Once the child is old enough to understand the ramifications of his behavior. We teach them to think about how they are behaving and how that behavior will affect others and the things around them. To do this the teacher tells the child that a certain behavior is not appropriate because...(it will hurt, others, break things, ...)
If the child continues the behavior. The Teacher will say, “If you continue to … (yell, throw,...), you will lose the privilege to continue with that activity, because we don’t ...(someone to get hurt, something to get broken,...)
If the child still continues the behavior. The teacher will then say, “You have lost the privilege to …. , because even though I have asked you to stop, you have not respected my wishes and the needs of your friends."
The child is then removed from the situation.
Of course, this is only in non-dangerous situations, if a child is in immediate danger, the behavior needs to be stopped immediately.
Notice that young children are not forced to say, “sorry”. That is because all too often children get the idea that “sorry” is like a “get out of jail free card”. For example:
Children are playing and Johnny hits Jose.
Johnny is told, “Say sorry!”
Johnny says, “Sorry”, and then is told that he is a good boy.

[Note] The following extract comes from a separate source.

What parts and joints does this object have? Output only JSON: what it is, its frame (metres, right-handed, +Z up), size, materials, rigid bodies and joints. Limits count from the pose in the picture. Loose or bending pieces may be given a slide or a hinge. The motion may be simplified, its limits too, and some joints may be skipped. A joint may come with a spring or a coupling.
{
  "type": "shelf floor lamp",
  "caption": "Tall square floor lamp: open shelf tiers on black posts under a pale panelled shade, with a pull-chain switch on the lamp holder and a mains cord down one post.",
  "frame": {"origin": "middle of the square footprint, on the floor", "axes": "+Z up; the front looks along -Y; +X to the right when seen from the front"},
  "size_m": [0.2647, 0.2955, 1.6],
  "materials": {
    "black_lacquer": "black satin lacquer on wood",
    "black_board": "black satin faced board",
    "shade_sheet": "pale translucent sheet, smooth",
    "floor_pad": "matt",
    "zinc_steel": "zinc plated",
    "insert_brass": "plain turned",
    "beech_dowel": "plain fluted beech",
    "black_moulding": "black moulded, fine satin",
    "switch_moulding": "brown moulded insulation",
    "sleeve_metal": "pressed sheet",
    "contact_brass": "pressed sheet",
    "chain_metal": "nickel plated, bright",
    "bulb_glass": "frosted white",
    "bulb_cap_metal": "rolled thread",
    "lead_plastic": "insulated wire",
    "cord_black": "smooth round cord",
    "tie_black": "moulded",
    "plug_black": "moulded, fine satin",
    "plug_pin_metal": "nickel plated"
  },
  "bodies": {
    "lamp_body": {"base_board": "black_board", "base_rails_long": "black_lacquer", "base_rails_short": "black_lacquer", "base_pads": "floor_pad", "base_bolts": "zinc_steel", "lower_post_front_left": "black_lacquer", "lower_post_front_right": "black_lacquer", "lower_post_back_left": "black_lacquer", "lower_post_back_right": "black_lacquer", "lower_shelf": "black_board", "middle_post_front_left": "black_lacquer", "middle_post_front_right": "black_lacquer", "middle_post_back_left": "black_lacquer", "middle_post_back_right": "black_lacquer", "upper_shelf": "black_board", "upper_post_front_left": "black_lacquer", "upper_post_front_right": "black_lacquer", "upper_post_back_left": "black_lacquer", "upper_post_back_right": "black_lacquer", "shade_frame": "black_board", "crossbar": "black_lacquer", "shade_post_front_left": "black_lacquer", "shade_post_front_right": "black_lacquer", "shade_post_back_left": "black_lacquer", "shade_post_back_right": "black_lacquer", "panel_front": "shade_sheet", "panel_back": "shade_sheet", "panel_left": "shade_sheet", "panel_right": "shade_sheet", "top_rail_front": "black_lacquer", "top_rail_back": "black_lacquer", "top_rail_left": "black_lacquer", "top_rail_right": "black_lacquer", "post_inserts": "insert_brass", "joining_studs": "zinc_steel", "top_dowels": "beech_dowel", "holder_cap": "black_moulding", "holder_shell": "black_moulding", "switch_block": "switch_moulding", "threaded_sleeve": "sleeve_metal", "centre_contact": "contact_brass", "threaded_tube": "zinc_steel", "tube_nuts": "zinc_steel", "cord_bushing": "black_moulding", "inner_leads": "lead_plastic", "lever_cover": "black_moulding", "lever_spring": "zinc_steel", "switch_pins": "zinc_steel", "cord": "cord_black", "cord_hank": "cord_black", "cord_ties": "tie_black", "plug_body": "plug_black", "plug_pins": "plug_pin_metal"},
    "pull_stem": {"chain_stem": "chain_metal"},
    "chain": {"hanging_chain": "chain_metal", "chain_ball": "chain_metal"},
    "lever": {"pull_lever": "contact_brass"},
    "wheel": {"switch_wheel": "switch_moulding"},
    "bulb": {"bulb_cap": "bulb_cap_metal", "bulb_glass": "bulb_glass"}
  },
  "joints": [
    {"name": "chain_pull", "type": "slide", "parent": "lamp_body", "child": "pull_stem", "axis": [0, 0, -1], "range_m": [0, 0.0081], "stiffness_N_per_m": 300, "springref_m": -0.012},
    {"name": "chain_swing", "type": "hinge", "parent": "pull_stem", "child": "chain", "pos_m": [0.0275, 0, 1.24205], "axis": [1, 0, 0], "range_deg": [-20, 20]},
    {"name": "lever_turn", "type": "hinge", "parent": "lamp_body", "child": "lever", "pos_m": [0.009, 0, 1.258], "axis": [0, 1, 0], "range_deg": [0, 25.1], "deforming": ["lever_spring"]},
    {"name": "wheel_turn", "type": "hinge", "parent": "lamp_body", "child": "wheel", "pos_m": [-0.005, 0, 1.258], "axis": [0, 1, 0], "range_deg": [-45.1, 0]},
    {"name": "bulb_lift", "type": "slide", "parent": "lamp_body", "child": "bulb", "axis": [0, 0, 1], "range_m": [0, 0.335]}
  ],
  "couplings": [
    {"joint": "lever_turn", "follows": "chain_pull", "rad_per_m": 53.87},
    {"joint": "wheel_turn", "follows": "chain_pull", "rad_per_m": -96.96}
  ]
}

What has Johnny learned? Mainly that saying, “Sorry” gets him out of trouble. He doesn’t learn compassion or responsibility for his actions. So in Montessori schools (and many other programs) teaching a child to say that he is “sorry” is reserved for when the child really does feel badly for his actions.

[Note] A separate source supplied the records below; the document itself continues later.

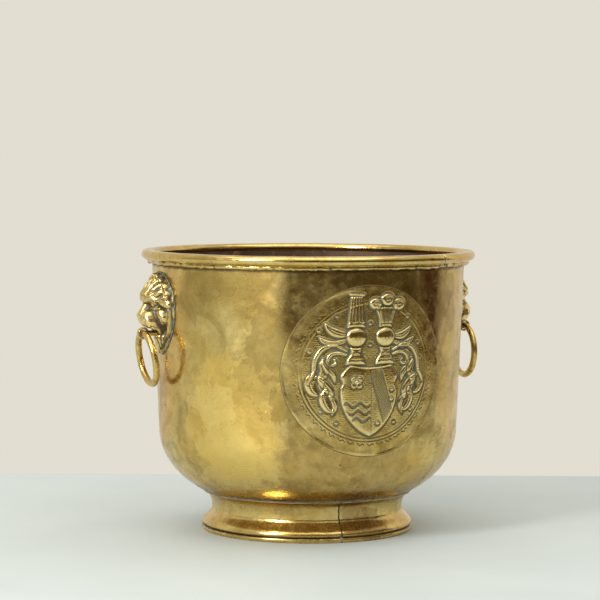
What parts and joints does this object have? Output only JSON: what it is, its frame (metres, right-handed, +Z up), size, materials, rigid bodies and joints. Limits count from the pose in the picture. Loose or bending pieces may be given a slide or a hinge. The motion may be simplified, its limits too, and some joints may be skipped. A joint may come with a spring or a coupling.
{
  "type": "planter pot",
  "caption": "Round footed pot in aged sheet brass with a moulded rim, a round embossed plaque and lion-mask drop-ring handles.",
  "frame": {"origin": "centre of the foot's base, on the surface that the pot stands on", "axes": "+Z up; -Y is the front with the plaque; the lion masks and rings are at -X (left) and +X (right)"},
  "size_m": [0.2736, 0.254, 0.213],
  "materials": {
    "bowl_brass": "polished and tarnished, mottled",
    "rim_brass": "worn polish",
    "foot_brass": "worn polish, brown in the hollows",
    "plaque_brass": "embossed, verdigris in the recesses",
    "mask_brass": "high spots polished, recesses dark",
    "ring_brass": "handled, dull polish",
    "fixing_brass": "dull, tarnished",
    "solder": "dull grey soft solder",
    "iron": "rusted black"
  },
  "bodies": {
    "root": {"bowl": "bowl_brass", "rim_moulding": "rim_brass", "rim_wire": "iron", "foot_ring": "foot_brass", "foot_wire": "iron", "foot_solder": "solder", "foot_seam_solder": "solder", "crest_plaque": "plaque_brass", "lion_mask_left": "mask_brass", "lion_mask_right": "mask_brass", "mask_solder_left": "solder", "mask_solder_right": "solder", "ring_eye_left": "ring_brass", "ring_eye_right": "ring_brass", "washer_left": "fixing_brass", "washer_right": "fixing_brass", "nut_left": "fixing_brass", "nut_right": "fixing_brass"},
    "ring_left": {"drop_ring_left": "ring_brass"},
    "ring_right": {"drop_ring_right": "ring_brass"}
  },
  "joints": [
    {"name": "left_ring_swing", "type": "hinge", "parent": "root", "child": "ring_left", "pos_m": [-0.13157, 0, 0.152], "axis": [0, 1, 0], "range_deg": [-9, 108]},
    {"name": "right_ring_swing", "type": "hinge", "parent": "root", "child": "ring_right", "pos_m": [0.13157, 0, 0.152], "axis": [0, -1, 0], "range_deg": [-19, 98]}
  ]
}
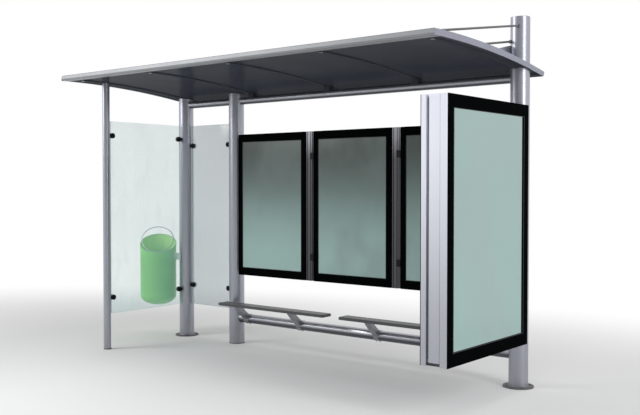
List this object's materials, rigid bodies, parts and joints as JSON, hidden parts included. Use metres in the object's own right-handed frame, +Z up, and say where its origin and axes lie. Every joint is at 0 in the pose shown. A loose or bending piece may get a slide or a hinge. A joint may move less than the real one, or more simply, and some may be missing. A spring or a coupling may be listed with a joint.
{
  "type": "bus shelter",
  "caption": "Open bus shelter with a curved roof on round posts, glass wind screens, framed display cases, a double-sided poster case, a bench and a litter bin.",
  "frame": {"origin": "on the ground, at the centre of the underside of the tall right post's base plate", "axes": "+X runs right along the row of rear posts, +Y to the rear, +Z up; the front of the shelter faces -Y"},
  "size_m": [4.8185, 1.786, 3.15],
  "materials": {
    "post_steel": "silver grey satin paint",
    "roof_aluminium": "satin anodised",
    "roof_rib_metal": "dark satin paint",
    "roof_sheet": "smoked gloss sheet",
    "stay_steel": "satin",
    "screen_glass": "clear toughened",
    "clamp_black": "black satin",
    "case_black": "black gloss",
    "case_pane": "glossy over a pale poster",
    "case_silver": "satin anodised",
    "seat_grey": "textured dark grey",
    "bin_green": "green powder coat"
  },
  "bodies": {
    "root": {"base_plates": "post_steel", "bench_arms": "post_steel", "bench_seats": "seat_grey", "bench_tube": "post_steel", "bin_body": "bin_green", "bin_bracket": "post_steel", "bin_ring": "bin_green", "display_case_1": "case_black", "display_case_2": "case_black", "display_case_3": "case_black", "display_clips": "clamp_black", "display_panes": "case_pane", "display_rails": "post_steel", "display_uprights": "post_steel", "foot_collars": "post_steel", "post_front_left": "post_steel", "post_rear_left": "post_steel", "post_rear_middle": "post_steel", "post_rear_right": "post_steel", "poster_borders": "case_black", "poster_case_body": "case_silver", "poster_case_brackets": "post_steel", "poster_door_inner": "case_silver", "poster_door_outer": "case_silver", "poster_panes": "case_pane", "rear_beam_left": "post_steel", "rear_beam_right": "post_steel", "rear_glass": "screen_glass", "rear_glass_clamps": "clamp_black", "roof_arm": "stay_steel", "roof_fascia_left": "roof_aluminium", "roof_fascia_right": "roof_aluminium", "roof_front_nose": "roof_aluminium", "roof_rear_edge": "roof_aluminium", "roof_ribs": "roof_rib_metal", "roof_sheet_1": "roof_sheet", "roof_sheet_2": "roof_sheet", "roof_sheet_3": "roof_sheet", "roof_sheet_4": "roof_sheet", "roof_soffit": "roof_sheet", "side_glass": "screen_glass", "side_glass_clamps": "clamp_black", "stay_rods": "stay_steel"}
  },
  "joints": []
}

An important thing about not forcing a child into saying, “sorry” is that the behavior CANNOT be allowed to continue. Just because a child may be too young to understand the consequences of his actions, does not mean that UNDER ANY CIRCUMSTANCES they should they be allowed to continue the hurtful or destructive behavior.
After a child knows the rules, they aren’t given chances over and over again. If a child can say something along the lines of, “You’ve only given me two chances, I can’t lose the privilege until I’ve abused it three times.” The child doesn’t need any more chances, he’s just trying to get away with things he knows he is not supposed to do.

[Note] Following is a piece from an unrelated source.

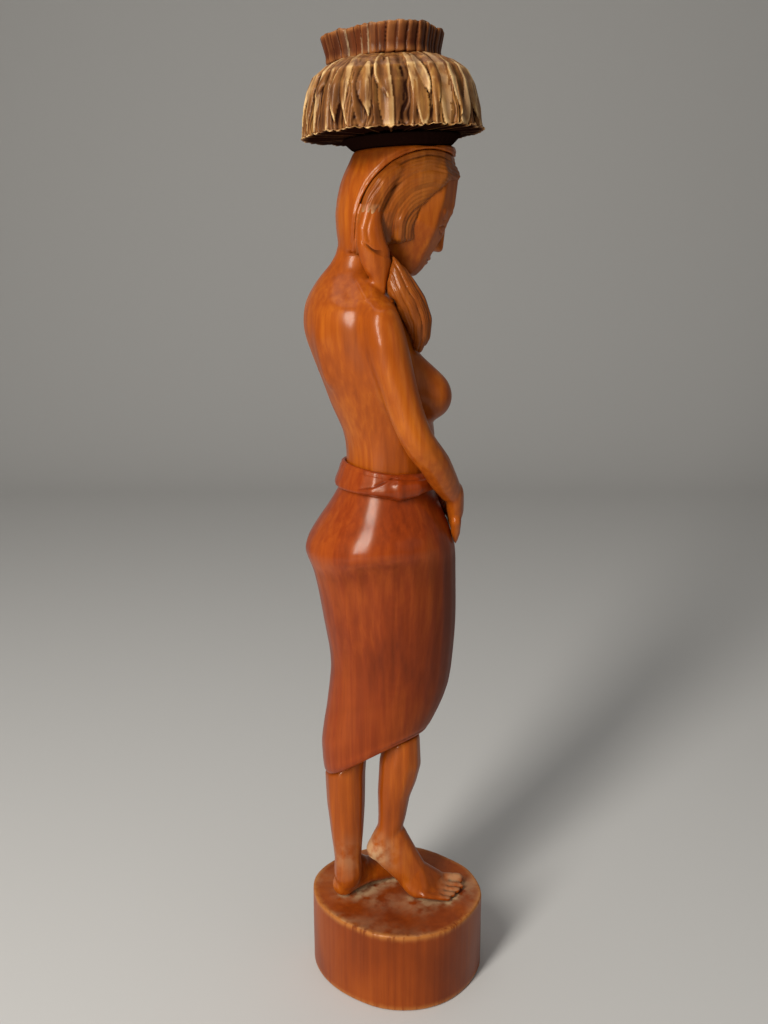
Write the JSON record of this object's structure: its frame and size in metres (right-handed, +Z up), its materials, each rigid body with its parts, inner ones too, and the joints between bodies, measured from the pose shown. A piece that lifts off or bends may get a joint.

Around 6 years old, children start to become very aware of “truth and justice”. The Montessori classroom uses their desire for fairness by teaching them to think before they act and to look at the big picture. Children who, when they were younger, were told, “I won’t let you throw the materials because they will break.” Are now asked, “Why don’t we throw materials?”. In this way we help them learn to think about the ramifications of their behavior. Now natural and logical consequences are used whenever possible. IE,. Cleaning up messes they made, fixing or working to replace materials they have broken, not being able to play or work with children with whom they have been hurtful or mean, having to work during recess because they played during work time, ...
Notice that we shy away from punishment. Punishment would be alone the lines of forcing a child to write sentences or copy out of the dictionary because they didn't complete their homework, or said mean things. It is the Montessorians believe that punishment only teaches children to not do something out of fear of punishment, not out of the greater good. Additionally, using something like extra work or the dictionary as punishment makes the child associate such things as being punishment instead of the wonderful and exciting tools and activities that they actually are.
Additionally, Montessorians do not believe in rewarding appropriate behavior with stickers and stars.We believe that outside rewards such as these create external motivation that can lead to passive adults dependent on others for everything from their self-image to the permission to follow their dreams. Instead of rewards, we teach children to reflect upon their behavior and its influence on the world around them. By teaching children be proud of their accomplishments, instead of the praise and approval of others, they learn to find their rewards within themselves.
At this point in their development children are also taught “Active Listening”. Done at a “Peace Table” the adults in the classroom help the children to take turns listening, and explaining their conflict and feelings. After all sides have not only explained their take on a conflict, but have explained how the other side(s) perceives the conflict, the children are guided though solving the problem together. Besides learning to work together, children learn to look at the “big picture” before making judgments. Through this process they discover that most conflicts are do, not to the actual“meanness” of others, but to “misunderstanding”.
By about age 9, Montessori children are now taught to use all the skills and knowledge they have acquired over the years by becoming Peace Keepers for the classroom, and if appropriate, the school. In this case the children, under the guidance of an adult, learn to be mediators for their peers, helping them to voice their needs and opinions while also listening to and respecting the needs and opinions of others.